Repeat exactly, and only, the lines from the one that contains "for name, make" through the one that contains "return low, high", both ends included.

──────── Provided records

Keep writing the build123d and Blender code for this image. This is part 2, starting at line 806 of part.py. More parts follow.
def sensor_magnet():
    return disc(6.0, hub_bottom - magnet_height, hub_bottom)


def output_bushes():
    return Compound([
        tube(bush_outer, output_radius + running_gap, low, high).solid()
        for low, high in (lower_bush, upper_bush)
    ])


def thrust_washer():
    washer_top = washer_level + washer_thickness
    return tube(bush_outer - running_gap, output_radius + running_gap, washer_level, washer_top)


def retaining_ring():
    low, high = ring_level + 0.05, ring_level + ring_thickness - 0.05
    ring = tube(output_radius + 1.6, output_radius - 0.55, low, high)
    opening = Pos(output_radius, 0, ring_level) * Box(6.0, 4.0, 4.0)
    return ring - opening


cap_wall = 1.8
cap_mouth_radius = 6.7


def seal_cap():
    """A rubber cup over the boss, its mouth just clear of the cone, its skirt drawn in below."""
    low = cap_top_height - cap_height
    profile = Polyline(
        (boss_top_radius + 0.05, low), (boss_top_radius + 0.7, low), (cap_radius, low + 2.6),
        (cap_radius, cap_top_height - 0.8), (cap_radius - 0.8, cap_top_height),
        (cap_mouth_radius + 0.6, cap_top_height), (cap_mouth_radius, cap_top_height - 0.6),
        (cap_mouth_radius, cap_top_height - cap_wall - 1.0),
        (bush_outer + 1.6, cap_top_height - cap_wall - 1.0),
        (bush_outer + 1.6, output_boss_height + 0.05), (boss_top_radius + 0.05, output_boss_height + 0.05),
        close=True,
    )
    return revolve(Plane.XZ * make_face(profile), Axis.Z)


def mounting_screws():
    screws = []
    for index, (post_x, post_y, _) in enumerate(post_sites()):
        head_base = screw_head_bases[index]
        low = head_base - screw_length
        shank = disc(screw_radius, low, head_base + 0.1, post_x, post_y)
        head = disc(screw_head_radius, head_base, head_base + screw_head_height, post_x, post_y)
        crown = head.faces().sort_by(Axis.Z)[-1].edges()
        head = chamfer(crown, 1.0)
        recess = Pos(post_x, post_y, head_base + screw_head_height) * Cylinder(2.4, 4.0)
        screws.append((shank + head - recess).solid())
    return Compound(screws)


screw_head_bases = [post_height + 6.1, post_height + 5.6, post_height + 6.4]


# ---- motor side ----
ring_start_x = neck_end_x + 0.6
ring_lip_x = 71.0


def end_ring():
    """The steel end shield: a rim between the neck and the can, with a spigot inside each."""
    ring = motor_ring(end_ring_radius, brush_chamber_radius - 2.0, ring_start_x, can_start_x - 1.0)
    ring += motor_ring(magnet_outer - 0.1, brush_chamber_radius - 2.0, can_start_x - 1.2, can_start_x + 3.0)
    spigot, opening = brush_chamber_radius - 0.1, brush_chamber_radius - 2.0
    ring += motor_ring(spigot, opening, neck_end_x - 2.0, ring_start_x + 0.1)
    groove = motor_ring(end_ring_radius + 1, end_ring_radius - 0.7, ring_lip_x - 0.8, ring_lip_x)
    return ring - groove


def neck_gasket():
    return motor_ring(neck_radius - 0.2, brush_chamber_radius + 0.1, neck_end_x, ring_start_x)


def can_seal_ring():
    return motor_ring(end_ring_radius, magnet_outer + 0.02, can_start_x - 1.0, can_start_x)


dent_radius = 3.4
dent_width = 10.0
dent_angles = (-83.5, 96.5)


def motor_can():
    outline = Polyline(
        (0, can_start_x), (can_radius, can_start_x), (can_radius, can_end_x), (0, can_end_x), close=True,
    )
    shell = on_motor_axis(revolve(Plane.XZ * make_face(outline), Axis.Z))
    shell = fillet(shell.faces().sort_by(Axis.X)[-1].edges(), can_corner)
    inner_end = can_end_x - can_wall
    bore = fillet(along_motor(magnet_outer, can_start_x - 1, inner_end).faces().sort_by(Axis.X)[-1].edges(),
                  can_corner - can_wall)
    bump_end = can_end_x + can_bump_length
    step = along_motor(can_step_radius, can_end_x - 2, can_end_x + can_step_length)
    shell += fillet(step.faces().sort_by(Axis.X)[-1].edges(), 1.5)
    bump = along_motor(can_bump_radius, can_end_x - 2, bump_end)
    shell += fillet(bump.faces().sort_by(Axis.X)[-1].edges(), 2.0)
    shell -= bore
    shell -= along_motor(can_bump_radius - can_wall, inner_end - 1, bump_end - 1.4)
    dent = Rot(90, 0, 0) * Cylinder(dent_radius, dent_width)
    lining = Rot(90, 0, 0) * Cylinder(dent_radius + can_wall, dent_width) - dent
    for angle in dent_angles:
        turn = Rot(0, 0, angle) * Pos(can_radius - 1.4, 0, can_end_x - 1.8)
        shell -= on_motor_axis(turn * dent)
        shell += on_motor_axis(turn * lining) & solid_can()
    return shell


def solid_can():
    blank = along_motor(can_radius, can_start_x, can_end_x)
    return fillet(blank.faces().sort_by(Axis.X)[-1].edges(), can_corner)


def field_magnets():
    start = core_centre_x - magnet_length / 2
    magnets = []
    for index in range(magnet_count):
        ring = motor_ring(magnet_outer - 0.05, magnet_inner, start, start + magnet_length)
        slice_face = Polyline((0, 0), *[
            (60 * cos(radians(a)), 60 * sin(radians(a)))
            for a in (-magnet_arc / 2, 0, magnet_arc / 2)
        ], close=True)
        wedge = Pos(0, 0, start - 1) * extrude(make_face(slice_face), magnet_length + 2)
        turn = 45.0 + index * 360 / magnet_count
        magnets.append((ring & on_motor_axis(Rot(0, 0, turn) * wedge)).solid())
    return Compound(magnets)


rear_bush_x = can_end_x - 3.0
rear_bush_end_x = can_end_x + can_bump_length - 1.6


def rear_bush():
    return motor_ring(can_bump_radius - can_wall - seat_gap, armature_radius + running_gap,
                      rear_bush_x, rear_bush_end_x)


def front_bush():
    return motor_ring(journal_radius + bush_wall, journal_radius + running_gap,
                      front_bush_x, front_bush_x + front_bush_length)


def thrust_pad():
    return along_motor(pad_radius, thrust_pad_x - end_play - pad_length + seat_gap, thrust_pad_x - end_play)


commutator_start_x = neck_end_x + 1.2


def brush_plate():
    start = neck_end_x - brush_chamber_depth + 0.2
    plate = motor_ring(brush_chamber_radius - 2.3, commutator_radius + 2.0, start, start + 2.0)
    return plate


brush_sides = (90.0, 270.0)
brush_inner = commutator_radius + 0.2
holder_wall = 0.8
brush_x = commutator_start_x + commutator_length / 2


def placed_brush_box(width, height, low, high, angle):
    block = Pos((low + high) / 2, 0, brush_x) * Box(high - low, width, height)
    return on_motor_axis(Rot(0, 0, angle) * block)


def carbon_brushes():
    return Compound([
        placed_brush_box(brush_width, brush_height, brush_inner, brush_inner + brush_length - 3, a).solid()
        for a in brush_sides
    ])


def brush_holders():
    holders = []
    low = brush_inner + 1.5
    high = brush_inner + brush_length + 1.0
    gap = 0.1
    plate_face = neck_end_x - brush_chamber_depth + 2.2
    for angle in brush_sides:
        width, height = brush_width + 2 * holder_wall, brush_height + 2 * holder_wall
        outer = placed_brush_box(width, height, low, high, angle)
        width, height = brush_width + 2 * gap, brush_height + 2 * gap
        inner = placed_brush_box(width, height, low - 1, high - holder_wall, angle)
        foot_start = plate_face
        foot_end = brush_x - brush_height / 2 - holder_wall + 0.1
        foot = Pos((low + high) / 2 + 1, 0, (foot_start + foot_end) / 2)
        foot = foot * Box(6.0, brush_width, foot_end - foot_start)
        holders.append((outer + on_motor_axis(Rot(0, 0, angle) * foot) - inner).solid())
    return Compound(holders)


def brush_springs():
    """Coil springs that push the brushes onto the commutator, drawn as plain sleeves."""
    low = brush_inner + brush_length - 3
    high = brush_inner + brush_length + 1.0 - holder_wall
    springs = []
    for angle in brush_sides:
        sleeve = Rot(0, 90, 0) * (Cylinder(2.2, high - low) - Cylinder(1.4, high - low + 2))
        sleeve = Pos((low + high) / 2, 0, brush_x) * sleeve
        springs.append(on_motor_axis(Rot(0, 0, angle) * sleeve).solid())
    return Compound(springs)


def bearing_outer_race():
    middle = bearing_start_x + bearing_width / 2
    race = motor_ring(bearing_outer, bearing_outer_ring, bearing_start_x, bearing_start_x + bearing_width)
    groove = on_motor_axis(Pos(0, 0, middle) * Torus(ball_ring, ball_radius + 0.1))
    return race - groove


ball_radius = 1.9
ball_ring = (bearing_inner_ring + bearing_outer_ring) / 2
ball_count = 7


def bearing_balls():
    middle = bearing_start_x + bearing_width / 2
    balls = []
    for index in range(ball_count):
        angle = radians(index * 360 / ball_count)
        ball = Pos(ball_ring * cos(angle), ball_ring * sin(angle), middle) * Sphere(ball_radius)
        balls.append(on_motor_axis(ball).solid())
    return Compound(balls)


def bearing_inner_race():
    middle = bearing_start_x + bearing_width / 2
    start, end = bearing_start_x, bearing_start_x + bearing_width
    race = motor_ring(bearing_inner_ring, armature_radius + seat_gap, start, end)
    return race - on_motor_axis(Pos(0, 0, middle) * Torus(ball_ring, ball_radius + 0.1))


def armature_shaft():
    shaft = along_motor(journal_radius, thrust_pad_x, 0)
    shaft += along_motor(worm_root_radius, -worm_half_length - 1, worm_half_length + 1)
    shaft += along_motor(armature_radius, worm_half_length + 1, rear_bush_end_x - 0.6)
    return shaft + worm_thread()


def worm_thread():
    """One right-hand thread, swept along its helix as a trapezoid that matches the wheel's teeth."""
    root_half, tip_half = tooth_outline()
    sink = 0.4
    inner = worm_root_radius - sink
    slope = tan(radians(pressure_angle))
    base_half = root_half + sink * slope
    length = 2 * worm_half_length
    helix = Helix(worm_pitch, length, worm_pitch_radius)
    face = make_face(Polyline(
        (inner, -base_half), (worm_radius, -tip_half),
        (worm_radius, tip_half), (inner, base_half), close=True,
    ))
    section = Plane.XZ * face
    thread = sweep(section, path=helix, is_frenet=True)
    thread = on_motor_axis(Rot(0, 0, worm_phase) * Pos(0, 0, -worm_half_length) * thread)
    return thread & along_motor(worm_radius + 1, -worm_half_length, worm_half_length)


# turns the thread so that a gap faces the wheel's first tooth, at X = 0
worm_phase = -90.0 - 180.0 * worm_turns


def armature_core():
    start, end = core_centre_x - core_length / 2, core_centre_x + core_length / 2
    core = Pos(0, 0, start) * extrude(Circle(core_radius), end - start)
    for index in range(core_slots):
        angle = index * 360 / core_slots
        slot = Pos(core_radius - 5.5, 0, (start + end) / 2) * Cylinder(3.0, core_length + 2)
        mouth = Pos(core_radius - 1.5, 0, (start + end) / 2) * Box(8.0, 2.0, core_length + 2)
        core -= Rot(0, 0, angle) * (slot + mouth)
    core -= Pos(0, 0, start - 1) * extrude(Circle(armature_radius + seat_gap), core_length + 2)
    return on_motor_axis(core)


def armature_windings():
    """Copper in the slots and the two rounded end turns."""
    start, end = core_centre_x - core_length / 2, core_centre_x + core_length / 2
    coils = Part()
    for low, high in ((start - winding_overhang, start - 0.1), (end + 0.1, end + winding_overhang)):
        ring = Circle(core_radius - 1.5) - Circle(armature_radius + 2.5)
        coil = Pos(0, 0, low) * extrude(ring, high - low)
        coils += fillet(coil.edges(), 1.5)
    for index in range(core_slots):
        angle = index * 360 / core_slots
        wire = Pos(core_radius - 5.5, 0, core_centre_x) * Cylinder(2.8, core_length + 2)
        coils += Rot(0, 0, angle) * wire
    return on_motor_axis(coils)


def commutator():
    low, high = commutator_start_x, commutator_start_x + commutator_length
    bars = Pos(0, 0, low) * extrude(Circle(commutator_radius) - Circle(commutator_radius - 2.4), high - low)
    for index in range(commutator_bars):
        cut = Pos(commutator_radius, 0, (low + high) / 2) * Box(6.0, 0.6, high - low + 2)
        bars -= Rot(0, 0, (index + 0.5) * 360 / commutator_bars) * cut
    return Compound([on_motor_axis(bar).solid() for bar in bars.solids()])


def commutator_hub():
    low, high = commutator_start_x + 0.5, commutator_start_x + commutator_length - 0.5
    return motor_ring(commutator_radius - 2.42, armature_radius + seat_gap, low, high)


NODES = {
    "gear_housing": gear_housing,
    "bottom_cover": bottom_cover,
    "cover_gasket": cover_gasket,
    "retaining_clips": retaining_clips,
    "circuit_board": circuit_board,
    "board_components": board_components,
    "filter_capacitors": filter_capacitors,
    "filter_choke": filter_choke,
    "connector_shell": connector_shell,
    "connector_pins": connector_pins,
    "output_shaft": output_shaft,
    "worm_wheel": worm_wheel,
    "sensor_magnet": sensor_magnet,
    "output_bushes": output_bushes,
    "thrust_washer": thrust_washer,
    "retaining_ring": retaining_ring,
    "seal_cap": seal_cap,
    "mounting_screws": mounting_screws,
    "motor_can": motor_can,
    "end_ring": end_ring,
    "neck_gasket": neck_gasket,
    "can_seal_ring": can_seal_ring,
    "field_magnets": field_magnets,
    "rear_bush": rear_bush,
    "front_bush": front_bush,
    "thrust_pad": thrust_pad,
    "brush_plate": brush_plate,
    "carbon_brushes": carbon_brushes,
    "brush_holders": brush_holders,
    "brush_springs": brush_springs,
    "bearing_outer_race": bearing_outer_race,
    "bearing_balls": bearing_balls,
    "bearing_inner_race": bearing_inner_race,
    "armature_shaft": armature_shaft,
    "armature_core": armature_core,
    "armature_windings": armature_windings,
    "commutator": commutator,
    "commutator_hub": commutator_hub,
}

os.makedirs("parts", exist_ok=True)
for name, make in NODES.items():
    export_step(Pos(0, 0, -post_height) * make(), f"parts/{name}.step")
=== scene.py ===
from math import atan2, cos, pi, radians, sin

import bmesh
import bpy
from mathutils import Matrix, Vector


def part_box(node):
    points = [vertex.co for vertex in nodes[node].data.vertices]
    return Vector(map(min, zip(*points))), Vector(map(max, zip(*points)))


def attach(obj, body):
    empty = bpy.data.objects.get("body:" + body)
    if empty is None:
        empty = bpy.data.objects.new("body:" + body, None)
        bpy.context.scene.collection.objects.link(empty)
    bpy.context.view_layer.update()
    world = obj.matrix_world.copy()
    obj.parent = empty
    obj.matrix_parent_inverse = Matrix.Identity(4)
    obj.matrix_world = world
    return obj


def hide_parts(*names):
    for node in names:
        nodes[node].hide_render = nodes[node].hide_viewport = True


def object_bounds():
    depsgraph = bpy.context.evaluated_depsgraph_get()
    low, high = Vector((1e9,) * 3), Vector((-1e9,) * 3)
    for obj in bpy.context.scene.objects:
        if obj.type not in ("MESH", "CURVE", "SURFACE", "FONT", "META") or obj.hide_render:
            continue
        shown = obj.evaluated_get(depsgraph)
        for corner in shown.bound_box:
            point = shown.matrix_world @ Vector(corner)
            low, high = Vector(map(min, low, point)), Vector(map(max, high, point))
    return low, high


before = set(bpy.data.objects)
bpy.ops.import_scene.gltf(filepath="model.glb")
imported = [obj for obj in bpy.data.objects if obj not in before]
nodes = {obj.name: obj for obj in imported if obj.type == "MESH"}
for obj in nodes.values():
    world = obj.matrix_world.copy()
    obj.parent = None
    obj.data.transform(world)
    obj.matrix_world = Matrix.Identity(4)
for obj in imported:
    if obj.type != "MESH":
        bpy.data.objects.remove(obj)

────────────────
──────── Provided records

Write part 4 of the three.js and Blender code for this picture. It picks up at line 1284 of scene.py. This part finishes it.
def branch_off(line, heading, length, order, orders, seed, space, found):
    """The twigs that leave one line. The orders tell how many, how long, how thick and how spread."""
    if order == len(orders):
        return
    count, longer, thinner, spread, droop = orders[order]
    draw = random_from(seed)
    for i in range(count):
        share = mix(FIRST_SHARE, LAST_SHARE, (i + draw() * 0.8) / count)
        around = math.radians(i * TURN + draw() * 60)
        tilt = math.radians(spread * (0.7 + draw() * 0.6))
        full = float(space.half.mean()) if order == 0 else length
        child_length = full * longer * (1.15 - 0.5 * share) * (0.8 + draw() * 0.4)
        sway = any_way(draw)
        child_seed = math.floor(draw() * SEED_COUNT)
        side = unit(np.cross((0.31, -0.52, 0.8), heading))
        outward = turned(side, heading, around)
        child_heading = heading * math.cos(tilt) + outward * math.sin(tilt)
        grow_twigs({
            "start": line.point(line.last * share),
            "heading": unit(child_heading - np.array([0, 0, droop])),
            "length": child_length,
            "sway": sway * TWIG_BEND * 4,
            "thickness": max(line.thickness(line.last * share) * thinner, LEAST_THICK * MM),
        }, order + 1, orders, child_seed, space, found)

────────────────

Solution for this exercise =
for name, make in NODES.items():
    export_step(Pos(0, 0, -post_height) * make(), f"parts/{name}.step")
=== scene.py ===
from math import atan2, cos, pi, radians, sin

import bmesh
import bpy
from mathutils import Matrix, Vector


def part_box(node):
    points = [vertex.co for vertex in nodes[node].data.vertices]
    return Vector(map(min, zip(*points))), Vector(map(max, zip(*points)))


def attach(obj, body):
    empty = bpy.data.objects.get("body:" + body)
    if empty is None:
        empty = bpy.data.objects.new("body:" + body, None)
        bpy.context.scene.collection.objects.link(empty)
    bpy.context.view_layer.update()
    world = obj.matrix_world.copy()
    obj.parent = empty
    obj.matrix_parent_inverse = Matrix.Identity(4)
    obj.matrix_world = world
    return obj


def hide_parts(*names):
    for node in names:
        nodes[node].hide_render = nodes[node].hide_viewport = True


def object_bounds():
    depsgraph = bpy.context.evaluated_depsgraph_get()
    low, high = Vector((1e9,) * 3), Vector((-1e9,) * 3)
    for obj in bpy.context.scene.objects:
        if obj.type not in ("MESH", "CURVE", "SURFACE", "FONT", "META") or obj.hide_render:
            continue
        shown = obj.evaluated_get(depsgraph)
        for corner in shown.bound_box:
            point = shown.matrix_world @ Vector(corner)
            low, high = Vector(map(min, low, point)), Vector(map(max, high, point))
    return low, high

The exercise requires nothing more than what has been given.